En publiant son code de la famille, le Congo avait réalisé une véritable révolution en matière du statut de la femme dans la société et était même en avance sur bon nombre de pays dans le monde.

Cet instrument, malgré sa haute portée sociale et politique, est malheureusement peu ou pas connu par les intéressés, peu ou très mal appliqué quand arrive le moment de l’utiliser pour apporter des solutions en cas de divorce et/ou du décès de l’un des époux. Les quelques exemples que nous avons donnés ci-dessus le confirment.

Le centre d’intérêt d’une grande majorité de Congolaises instruites semble être ailleurs. En effet, à la faveur de la mondialisation et depuis quelques années, on entend plus souvent une certaine catégorie de femmes congolaises tenir un discours tendant à revendiquer une représentativité plus significative de la femme dans les institutions politiques.

Depuis l’invasion de l’Est du pays par des forces négatives nationales et étrangères, l’attention est aussi focalisée sur les crimes sexuels, utilisés comme armes de guerre, rien sur le sort matrimonial de ces femmes abandonnées à elles-mêmes.

C’est comme s’il suffirait que la femme congolaise soit bien représentée dans les mangeoires politiques ou que la paix soit restaurée sur toute l’étendue de la République pour que nos mères, nos filles et nos sœurs se sentent protégées dans leurs droits fondamentaux.
On pourrait s’en douter, dans certaines vieilles démocraties occidentales les femmes continuent de se battre jusqu’à ce jour pour obtenir l’égalité des salaires entre les hommes et les femmes de même qualification, débat déjà oublié au Congo depuis plusieurs années.
En politique, par exemple, dès 1966, la femme congolaise faisait déjà son entrée dans le gouvernement, bien longtemps avant ses semblables de la plupart des pays africains, asiatiques ou sud-américains. En occident où nous vivons, les femmes ne se précipitent pas aux portes des institutions et celles qui y sont, ne représentent pas toujours 30% de leurs collègues masculins.
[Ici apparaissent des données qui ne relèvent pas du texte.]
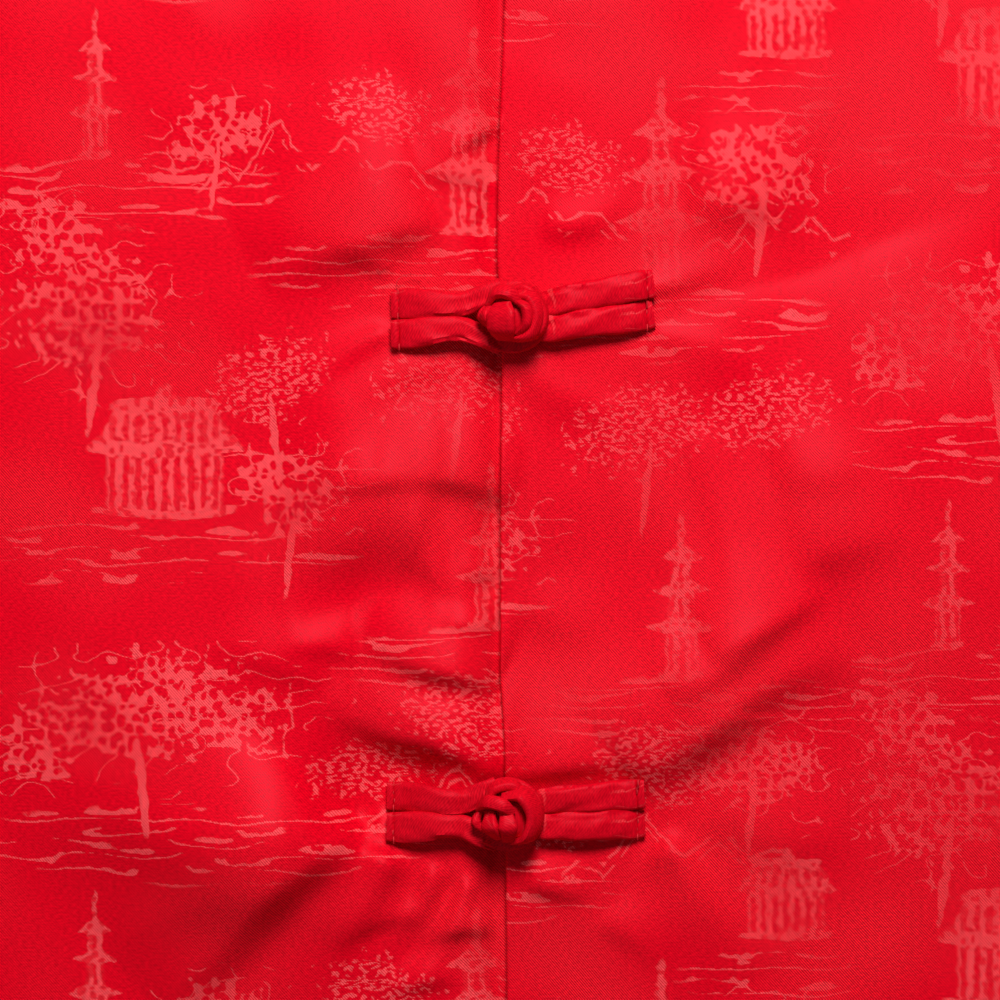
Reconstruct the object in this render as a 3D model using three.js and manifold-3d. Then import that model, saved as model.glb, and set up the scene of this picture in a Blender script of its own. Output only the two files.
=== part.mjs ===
// A samfu shirt lying on its back with the fastenings done up: two fronts that meet down the
// centre, a back, two set-in sleeves, a standing band collar and five frog fastenings.
// Millimetres. +Z is up from the surface it lies on, +Y runs from hem to neck and +X is the
// wearer's left. The wearer's left front laps over the right one.
import * as THREE from 'three';
import { mergeVertices } from 'three/addons/utils/BufferGeometryUtils.js';
import Module from 'manifold-3d';

const wasm = await Module();
wasm.setup();

// ---- driving dimensions ----
const CLOTH = 1.2; // wall of the satin with its turned edges
const SEAM_GAP = 0.3; // between pieces that are sewn or lie on each other
const LAP_GAP = 0.4; // between the two fronts where they lap

const BODY = {
  length: 680, // hem to the highest point of the shoulder
  chest: 540, // flat width at the underarm
  hem: 584, // flat width at the hem
  shoulder: 450, // tip to tip
  shoulderDrop: 45,
  armhole: 230, // depth, shoulder tip to underarm
  armholeHollow: 12, // how far its curve cuts in
  neck: 144, // width of the neckline
  backNeckDrop: 18,
  slit: 130, // open side slit above the hem
  slitSpread: 3, // the back shows this far past the front along a slit
  lap: 12, // how far the right front runs on under the left
  puff: 1.6, // air between the fronts and the back
  centrePuff: 1.2, // and more under the fastenings
};
const SLEEVE = {
  length: 540,
  cuff: 150, // flat width of the opening
  angle: THREE.MathUtils.degToRad(38), // below the horizontal, as laid
  edge: 2.8, // thickness of the folded edges
  puff: 1.6, // and how much more between them
};
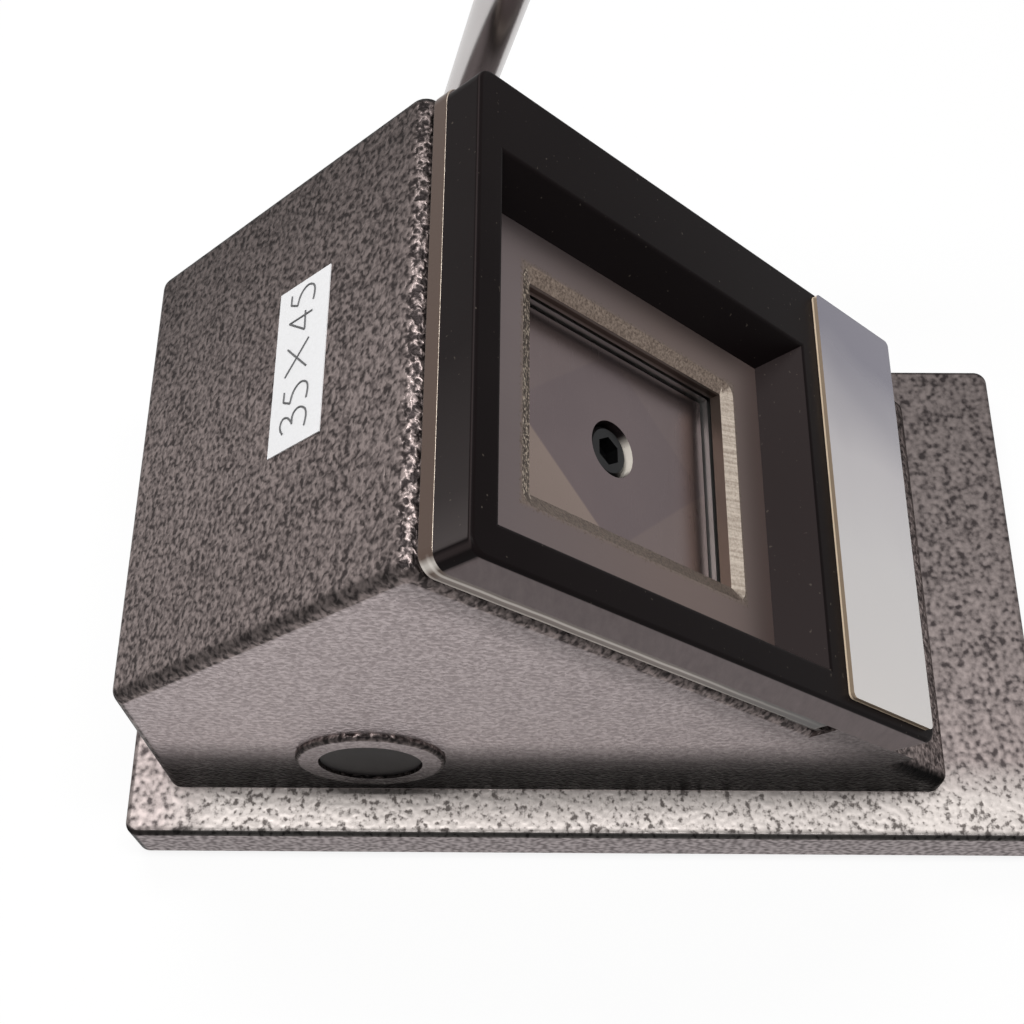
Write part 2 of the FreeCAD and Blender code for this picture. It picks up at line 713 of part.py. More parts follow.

L’intérêt des femmes congolaises devrait être prioritairement recentré sur la meilleure connaissance du code de la famille, précieux instrument juridique qui permet de sauvegarder les droits et les intérêts de la majorité ignorante, peu ou pas du tout instruite.

Les femmes et tous les hommes de bonne volonté devraient s’approprier ce précieux instrument, perfectible certes, pour reprendre et achever sa promotion et sa vulgarisation.

Car c’est tous les jours et dans toutes les couches de la population que nos mamans, nos tantes, nos sœurs, nos cousines et nos filles deviennent divorcées ou veuves sans que le code de la famille ne soit d’aucun concours pour elles-mêmes et pour leurs enfants, qui vont gonfler les rues en exacerbant l’insécurité et en troublant davantage l’ordre public.

Ce ne sont donc pas des lois qui manquent, mais leur vulgarisation et leur application, le code de la famille en est une parfaite illustration. Pour une meilleure protection des droits de la femme, nous suggérons que désormais l’officier de l’état civil délivre deux originaux de l’acte de mariage; un pour le couple et l’autre à remettre à la famille de la femme pour prévenir des cas de rétention de la part des maris mal intentionnés, comme c’est souvent le cas.

À l’occasion de la célébration de la Journée internationale de la Femme le 8 mars de chaque année, nous disons à toutes les mamans Congolaises instruites de se lever et de s’approprier, diffuser et vulgariser dans nos langues le Code de la Famille et d’en faire leur arme afin de faire respecter leurs droits dans les situations décrites ci-dessus.

Vive la femme congolaise! Vive la Journée internationale de la Femme.